One of the annoying things about winter hiking: it was too windy to take our gloves off for more than a few seconds at a time, which made eating a challenge. But with gloves on, we were able to stay warm and spend some time enjoying the view before retracing our steps back to the car. On the way down, we encountered many backcountry skiers headed up the trail (and a few coming down). Fortunately, everyone was courteous and we didn’t have any incidents. That being said, beware that this trail is popular amongst skiers in the winter.

And there we have it. Third time was the charm for us on this one, and I’m glad we finally got to enjoy Lake Helene and Two Rivers Lake!

The Important Stuff:

  • Getting there: this hike departs from the Bear Lake Trailhead at the end of Bear Lake Road; consider leaving your car at the park-n-ride in the summer and taking the free shuttle to the trailhead. Once at Bear Lake, follow signs for Fern and Odessa Lakes (Two Rivers Lake and Lake Helene are not on any of the signs). Bring a map or GPS tracking app so you can locate the turnoff to both lakes
  • Fees and passes: there is a $25/car daily or $35/car weekly entrance fee to RMNP; interagency annual passes are accepted. From May-Oct, if you arrive after 5:00am you will also need a timed entry permit to access this trailhead
  • Hiking: round trip distance to both lakes from the Bear Lake Trailhead is approximately 5.8 miles (9.3km) with 1240 feet (380 m) of elevation gain. You can also reach these lakes from the Fern Lake Trailhead, though I believe it’s longer and steeper from that direction, and is a much sketchier route in the winter
  • Other: these lakes are somewhat of a hidden gem in Rocky; most people at Bear Lake head off in another direction so this is one of the few places you might get a little bit of solitude (especially in the winter). If there is snow on the ground when you do this hike, be sure you have microspikes and snowshoes, a map/GPS, and are familiar with the route; the path will likely be buried in spots and you may have to break trail. Stay low on the wide open slopes and take appropriate avalanche precautions
  • For more information on winter hiking and necessary gear, click here

31 thoughts on “Rocky Mountain National Park Hikes: Two Rivers Lake & Lake Helene”

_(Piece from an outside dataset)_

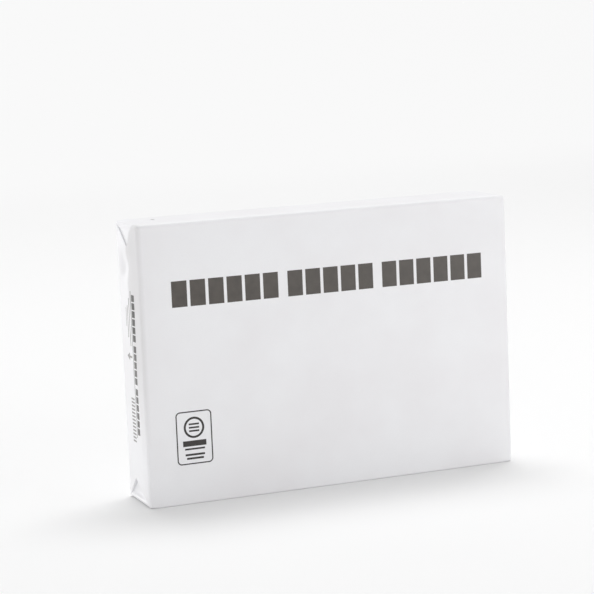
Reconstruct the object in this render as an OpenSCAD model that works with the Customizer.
// Ream of A4 paper: five hundred sheets sealed in a folded and glued paper wrapper.
// It stands on a long narrow side. The long edge runs along X, the thickness along Y
// with the printed face at -Y, and Z is up. The origin is in the middle of the side
// that it stands on. Every fold is glued down, so nothing on it moves.

/* [Sheets] */
// Long edge of the sheets
sheet_length = 297; // [230:1:330]
// Short edge of the sheets
sheet_width = 210; // [190:1:240]
// Thickness of all the sheets pressed together
stack_thickness = 50.8; // [44:0.2:60]

/* [Wrapper] */
// Wrapper and trapped air over each broad face
face_cover = 0.3; // [0.1:0.05:1]
// Wrapper and trapped air over each narrow long side
side_cover = 0.4; // [0.1:0.05:1]
// Folded layers and trapped air over each end
end_cover = 1.3; // [0.8:0.1:3]
// Rounding of the four long edges
long_edge_r = 3; // [1:0.1:4]
// Rounding of the upright edges where the broad faces turn onto the ends
upright_edge_r = 2.4; // [2:0.1:4]
// Rounding of the short edges where the narrow sides turn onto the ends
short_edge_r = 2.6; // [1:0.1:4]
// Length over which the broad faces fall away softly before each end
roll_length = 10; // [6:0.5:14]
// How far the broad faces have fallen away at the ends
roll_drop = 0.8; // [0.4:0.1:1.4]

/* [End folds] */
// How far the outer flap reaches back from the printed face
outer_flap_reach = 44; // [34:0.5:47]
// How far a tucked gusset runs in from the narrow side, at its point
gusset_depth = 18; // [12:0.5:24]
// How far the point of the lower gusset lies behind the middle of the end
lower_point_shift = 6; // [0:0.5:8]
// Step from the outer flap down to the inner flap
flap_step = 0.6; // [0.3:0.05:1]
// Step from the inner flap down to the folded edges of the gusset
gusset_step = 0.5; // [0.2:0.05:1]
// How much deeper the gusset dips under the flaps at its point
gusset_dip = 1.6; // [0.5:0.1:3]
// Width of the bent corners at the free edge of the outer flap
bent_corner = 9; // [4:0.5:14]
// How far the bent corners drop at their tips
bent_corner_drop = 0.5; // [0.2:0.05:0.6]

/* [Back seam] */
// Height of the free edge of the glued overlap along the back
seam_height = 92; // [60:1:120]
// Width over which the overlap lies double
seam_overlap = 26; // [15:1:40]
// Step at the free edge of the overlap
seam_step = 0.3; // [0.1:0.05:0.6]

/* [Printed title] */
// Height of the title blocks
title_height = 19.4; // [10:0.2:28]
// Distance of the title from the left end
title_left = 25.4; // [15:0.2:40]
// Distance of the title from the right end
title_right = 22; // [15:0.2:40]
// Distance of the top of the title below the upper narrow side
title_drop = 43.4; // [20:0.2:60]
// Space between two groups of blocks
title_space = 7.6; // [5:0.2:12]
// Space between two blocks of a group
title_gap = 2.4; // [1:0.2:4]

/* [Printed label] */
// Width of the label outline
label_width = 28; // [20:0.2:40]
// Height of the label outline
label_height = 40; // [40:0.2:55]
// Distance of the label from the left end
label_left = 23.6; // [15:0.2:40]
// Height of the lower edge of the label above the lower narrow side
label_bottom = 30; // [12:0.2:50]
// Corner radius of the label outline
label_corner_r = 3.4; // [2:0.1:6]
// Line width of the label outline
label_line = 0.9; // [0.5:0.05:1.5]
// Outer diameter of the ring
ring_d = 16; // [10:0.2:18]
// Line width of the ring
ring_line = 1.6; // [0.8:0.1:3]
// Distance of the middle of the ring below the top of the label
ring_drop = 12.4; // [11:0.2:15]

/* [Printed end] */
// Height of the small title blocks, across the end
end_title_height = 5.6; // [4:0.2:8]
// Length of the small title, along the end
end_title_length = 105; // [70:1:115]
// Distance of the small title from the printed face
end_title_inset = 14; // [8:0.2:15]
// Distance of the start of the small title below the upper narrow side
end_title_drop = 53; // [46:0.2:58]
// Space between the small title and its rule
rule_gap = 1.4; // [1:0.1:2]
// Line width of the rule
rule_line = 0.8; // [0.5:0.05:1]
// How far the rule runs past the small title at each end
rule_overrun = 2.6; // [0:0.2:6]

/* [Ink] */
// Depth of the colour fields in the wrapper
ink_depth = 0.15; // [0.1:0.05:0.25]
// Colour of the wrapper
paper_colour = "#f2f2f3";
// Colour of the ink
ink_colour = "#4d4845";

/* [Hidden] */
$fn = 64;
// Length added to a cut, so that it leaves no skin behind
past = 1;

// Outer sizes of the pack
pack_l = sheet_length + 2 * end_cover;
pack_h = sheet_width + 2 * side_cover;
wrap_t = stack_thickness + 2 * face_cover;
pack_t = wrap_t + seam_step;
front_y = -pack_t / 2;
back_y = front_y + wrap_t;

// Radius of the broad faces where they fall away, and the x where they start to
roll_r = (roll_length * roll_length + roll_drop * roll_drop) / (2 * roll_drop);
roll_x = pack_l / 2 - roll_length;
// Centre of an upright edge, which touches that curve and the end, and the way from the
// centre of the curve to it
edge_x = pack_l / 2 - upright_edge_r;
edge_rise = sqrt(pow(roll_r - upright_edge_r, 2) - pow(edge_x - roll_x, 2));
edge_y = wrap_t / 2 - roll_r + edge_rise;
touch_x = (edge_x - roll_x) / (roll_r - upright_edge_r);
touch_y = edge_rise / (roll_r - upright_edge_r);

// Folds on the ends, in depth from the printed face and height. The points of the gussets
// lie on them, and the outer flap's upper and lower edge rise along them.
upper_point = wrap_t / 2;
lower_point = wrap_t / 2 + lower_point_shift;
upper_slope = gusset_depth / upper_point;
lower_slope = gusset_depth / lower_point;
// Height of the block that cuts a gusset free
gusset_cut = end_cover + 4 * gusset_dip;

// Title: how many blocks each group has, and the width of a block that makes it fit its place
group_blocks = [6, 5, 6];
title_length = pack_l - title_left - title_right;
all_blocks = group_blocks[0] + group_blocks[1] + group_blocks[2];
block_w = (title_length - 2 * title_space - (all_blocks - 3) * title_gap) / all_blocks;

// Rows of the label, measured down from its top
label_rows = [
    // [distance down, height, width]
    [22.2, 4.2, 18.2],
    [27.8, 1.3, 15.6],
    [32.0, 1.5, 15.2],
    [34.8, 1.5, 13.2]
];

// Height of each bar inside the ring. The spaces between them are as high.
ring_bar = 1.3;

// Marks on the end. Depths run from the printed face, and starts from the start of the
// small title.
end_rows = [
    // [depth, height, start, length]
    [25.0, 1.4, 3.0, 36.0],
    [29.4, 1.4, 9.0, 24.0],
    [33.4, 0.9, 11.0, 14.0]
];
// Depth at which the arrow and the stripes begin
marks_depth = 24;
// Start of the arrow's middle line, its line width, the size of its head, and its tip's depth
arrow_at = 47.4;
arrow_line = 1.5;
arrow_head = 6;
arrow_tip = 36;
// Start of the first stripe, number of stripes, their pitch, width and length
stripes_at = 79.4;
stripe_count = 13;
stripe_pitch = 2.9;
stripe_width = 1.5;
stripe_length = 11;

// Rectangle with rounded corners, centred on the origin
module rounded_rectangle(width, height, r) {
    union() {
        square([width - 2 * r, height], center = true);
        square([width, height - 2 * r], center = true);
        for (x = [-1, 1], y = [-1, 1])
            translate([x * (width / 2 - r), y * (height / 2 - r)])
                circle(r);
    }
}

// Section across the long edge
module cross_section() {
    translate([front_y + wrap_t / 2, pack_h / 2])
        rounded_rectangle(wrap_t, pack_h, long_edge_r);
}

// Section of the overlap along the back: a step at its free edge that runs out upwards
module seam_section() {
    polygon([
        [back_y - past, seam_height],
        [back_y + seam_step, seam_height],
        [back_y, seam_height + seam_overlap],
        [back_y - past, seam_height + seam_overlap]
    ]);
}

// Plan: straight broad faces that fall away softly before the ends, and rounded upright edges
module plan_outline() {
    square([2 * roll_x, wrap_t], center = true);
    for (x = [-1, 1], y = [-1, 1]) {
        translate([x * edge_x, y * edge_y])
            circle(upright_edge_r);
        intersection() {
            translate([x * roll_x, y * (wrap_t / 2 - roll_r)])
                circle(roll_r);
            polygon([
                [x * (roll_x - past), 0],
                [x * pack_l / 2, 0],
                [x * pack_l / 2, y * edge_y],
                [x * edge_x, y * edge_y],
                [
                    x * (roll_x + touch_x * (roll_r + past)),
                    y * (wrap_t / 2 - roll_r + touch_y * (roll_r + past))
                ],
                [x * (roll_x - past), y * (wrap_t / 2 + past)]
            ]);
        }
    }
}

// Its children, a section, carried along X and shaped by the plan and the side view.
// The plan is moved back by shift.
module carried(shift) {
    intersection() {
        rotate([90, 0, 90])
            linear_extrude(pack_l, center = true)
                children();
        translate([0, front_y + wrap_t / 2 + shift, -past])
            linear_extrude(pack_h + 2 * past)
                plan_outline();
        translate([0, pack_t, pack_h / 2])
            rotate([90, 0, 0])
                linear_extrude(2 * pack_t)
                    rounded_rectangle(pack_l, pack_h, short_edge_r);
    }
}

// Wrapped block with the overlap along its back
module rounded_block() {
    carried(0)
        cross_section();
    carried(seam_step)
        seam_section();
}

// Places its children on the left end: their x is the depth from the printed face,
// their y is the height, and their z points out of the end
module on_left_end() {
    translate([-pack_l / 2, front_y, 0])
        rotate([90, 0, -90])
            mirror([1, 0, 0])
                children();
}

// Makes its children at both ends
module both_ends() {
    children();
    mirror([1, 0, 0])
        children();
}

// Moves its children from the lower to the upper narrow side, in the frame of an end
module at_top() {
    translate([0, pack_h, 0])
        mirror([0, 1, 0])
            children();
}

// Outline of the outer flap, with its two slanted folds
module outer_flap_outline() {
    polygon([
        [-past, -past * lower_slope],
        [outer_flap_reach, outer_flap_reach * lower_slope],
        [outer_flap_reach, pack_h - outer_flap_reach * upper_slope],
        [-past, pack_h + past * upper_slope]
    ]);
}

// Outline of a gusset tucked in at the lower narrow side, with its point at the given depth
module gusset_outline(point) {
    back_slope = gusset_depth / (wrap_t - point);
    polygon([
        [-past, -past * gusset_depth / point],
        [point, gusset_depth],
        [wrap_t + past, -past * back_slope]
    ]);
}

// What lets a gusset dip under both flaps towards its point
module gusset_relief(point) {
    intersection() {
        translate([0, 0, -gusset_cut])
            linear_extrude(gusset_cut + past)
                gusset_outline(point);
        translate([-2 * past, 0, -flap_step - gusset_step])
            rotate([-atan(gusset_dip / gusset_depth), 0, 0])
                translate([0, -2 * past, 0])
                    cube([pack_t + 4 * past, 2 * gusset_depth, gusset_cut]);
    }
}

// What bends a corner down at the free edge of the outer flap
module bent_corner_relief(slope) {
    translate([outer_flap_reach, outer_flap_reach * slope, 0])
        rotate([0, 0, 45])
            rotate([0, atan(bent_corner_drop / bent_corner), 0])
                translate([-bent_corner, -2 * bent_corner, 0])
                    cube([2 * bent_corner, 4 * bent_corner, 2 * bent_corner_drop]);
}

// What the folds take away from one end, outside the outer flap
module end_relief() {
    // Inner flap, one step below the outer one
    translate([0, 0, -flap_step])
        linear_extrude(flap_step + past)
            difference() {
                translate([-2 * past, -2 * past])
                    square([pack_t + 4 * past, pack_h + 4 * past]);
                outer_flap_outline();
            }
    gusset_relief(lower_point);
    bent_corner_relief(lower_slope);
    at_top() {
        gusset_relief(upper_point);
        bent_corner_relief(upper_slope);
    }
}

// Sealed pack: sheets and wrapper as one solid, with the print let in flush
module wrapped_ream() {
    color(paper_colour)
        difference() {
            rounded_block();
            both_ends()
                on_left_end()
                    end_relief();
            title_fields(past);
            label_fields(past);
            end_fields(past);
        }
}

// How many blocks stand before a group
function blocks_before(group) = group == 0 ? 0 : group_blocks[group - 1] + blocks_before(group - 1);

// Three groups of plain blocks in a row, starting at the origin. The widths are multiplied by stretch.
module title_outline(height, stretch) {
    for (group = [0 : len(group_blocks) - 1], i = [0 : group_blocks[group] - 1]) {
        nth = blocks_before(group) + i;
        start = nth * (block_w + title_gap) + group * (title_space - title_gap);
        translate([start * stretch, 0])
            square([block_w * stretch, height]);
    }
}

// Ring round three short bars, like sheets seen edge on
module ring_outline() {
    difference() {
        circle(d = ring_d);
        circle(d = ring_d - 2 * ring_line);
    }
    for (i = [-1, 0, 1])
        translate([-ring_d / 4, i * 2 * ring_bar - ring_bar / 2])
            square([ring_d / 2, ring_bar]);
}

module label_outline() {
    difference() {
        rounded_rectangle(label_width, label_height, label_corner_r);
        rounded_rectangle(
            label_width - 2 * label_line,
            label_height - 2 * label_line,
            label_corner_r - label_line
        );
    }
    translate([0, label_height / 2 - ring_drop])
        ring_outline();
    for (row = label_rows)
        translate([-row[2] / 2, label_height / 2 - row[0] - row[1]])
            square([row[2], row[1]]);
}

// Small print on the end, with x along the end and y towards the printed face
module end_outline() {
    translate([0, -end_title_height])
        title_outline(end_title_height, end_title_length / title_length);
    translate([-rule_overrun, -end_title_height - rule_gap - rule_line])
        square([end_title_length + 2 * rule_overrun, rule_line]);
    for (row = end_rows)
        translate([row[2], end_title_inset - row[0] - row[1]])
            square([row[3], row[1]]);
    polygon([
        [arrow_at - arrow_line / 2, end_title_inset - marks_depth],
        [arrow_at + arrow_line / 2, end_title_inset - marks_depth],
        [arrow_at + arrow_line / 2, end_title_inset - arrow_tip + arrow_head],
        [arrow_at + arrow_head / 2, end_title_inset - arrow_tip + arrow_head],
        [arrow_at, end_title_inset - arrow_tip],
        [arrow_at - arrow_head / 2, end_title_inset - arrow_tip + arrow_head],
        [arrow_at - arrow_line / 2, end_title_inset - arrow_tip + arrow_head]
    ]);
    for (i = [0 : stripe_count - 1])
        translate([stripes_at + i * stripe_pitch, end_title_inset - marks_depth - stripe_length])
            square([stripe_width, stripe_length]);
}

// Colour fields as solids. They reach ink_depth into the wrapper and proud of it by extra.
module title_fields(extra) {
    translate([-pack_l / 2 + title_left, front_y + ink_depth, pack_h - title_drop - title_height])
        rotate([90, 0, 0])
            linear_extrude(ink_depth + extra)
                title_outline(title_height, 1);
}

module label_fields(extra) {
    translate([
        -pack_l / 2 + label_left + label_width / 2,
        front_y + ink_depth,
        label_bottom + label_height / 2
    ])
        rotate([90, 0, 0])
            linear_extrude(ink_depth + extra)
                label_outline();
}

module end_fields(extra) {
    on_left_end()
        translate([end_title_inset, pack_h - end_title_drop, -ink_depth])
            mirror([1, 0, 0])
                rotate([0, 0, -90])
                    linear_extrude(ink_depth + extra)
                        end_outline();
}

module title_print() {
    color(ink_colour)
        title_fields(0);
}

module label_print() {
    color(ink_colour)
        label_fields(0);
}

module end_print() {
    color(ink_colour)
        end_fields(0);
}

wrapped_ream();
title_print();
label_print();
end_print();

  1. You are surely hardy soles to do such a hike under deep winter conditions and possible avalanche conditions. I’m sure that taking your gloves off to snap photos leave your fingers numb (it does mine in even less cold).

    Thanks for sharing your adventures.


  2. Winter hiking certainly requires a lot of preparation and patience to make it work. Looks like you two took it lead on, and you were rewarded with some freezing, but gorgeous scenery all around! The icy patterns along the lake are worth a trek over, although I personally wouldn’t stay for a picnic!

    Liked by 1 person

  3. Beautiful photos, Diana. I admire your tenacity in getting up to the the lakes. The third time was a charm, indeed. I can see why you had it to yourselves. 🙂 BTW thanks for the note on Firehole vs Fireball. I made the change. I certainly knew the right name. Who knows what I was thinking.

    Liked by 2 people

  4. How stunning! The views seem really worth the gushing wind, though I would have feared the avalanche risk with that slope! I didn’t know lakes could freeze with ripples on them, but again I’m not sure I’ve ever stood on a frozen lake ahah! Thanks for sharing this beautiful adventure!

    Liked by 1 person

  5. Avalanche conditions have been really bad here this year too. Good plan to stay low. The pictures of both lakes are gorgeous with the snow on that rocky peak and blue sky above. Glad you finally got there. Maggie

    Liked by 1 person

    1. Yeah, snow flinging into your face is not fun. It’s almost always windy here, especially in winter, and we have the gear to handle some wind. But when it’s that strong it’s just miserable. We were glad to have turned around the first time

      Liked by 1 person

  6. Winter hiking is an adventure. Winter hiking in the mountains is a crapshoot. Glad that you persevered Diana. The lake and mountain views with the blowing snow and blue skies were well worth it and good on Pat for documenting the photographer. My Pat always seems to manage to catch me in awkward poses too. Thanks for sharing. Allan

    Liked by 1 person

  7. Ah Doc, to be young again. I remember when I was in the Boy Scouts, we did a lot of winter hiking back in Ohio. Of course, not as challenging as you do but cold and windy no the less. I am just too old for that stuff now. A windy day will almost keep me inside now unless it is really warm. Bundle up and be careful.
    Uncle Rick

    Liked by 1 person

  8. It’s funny how certain places are just destined to be challenging in some ways. I can think of a few over the years that simply weren’t meant to be plain sailing. Nevertheless, your photos show incredible beauty, even with those crazy conditions wreaking their havoc. But oh boy surely the whole endeavour was worth it simply for that sunset shot and the wondrous ice patterns on Two Rivers Lake. Your half-handstand was a gallant effort, methinks.

    Liked by 1 person

    1. Yeah, it was definitely worth the perseverance, and I’m glad we finally had a nice day to enjoy it. That sunset photo was actually taken from my back yard once we got home. No hiking needed for that one!

      Liked by 1 person

  9. I’m always amazed at how casually you mention walking on a frozen lake 👀 … I’ll keep wondering if it’s going to break under me! You took such beautiful photos – I love the patterns on the snow and lake. And let me just say: Even your ‘attempted’ handstand is way better than one of mine will ever be!

    Liked by 1 person

    1. I guess it’s just something we’ve gotten comfortable with over the years. We were really tentative the first time. But we know now that these lakes freeze solid with many inches of ice from about Nov-March so we know they’re safe to walk on. You can see how thick and sturdy the ice is. It’s definitely a weird feeling, but I love it!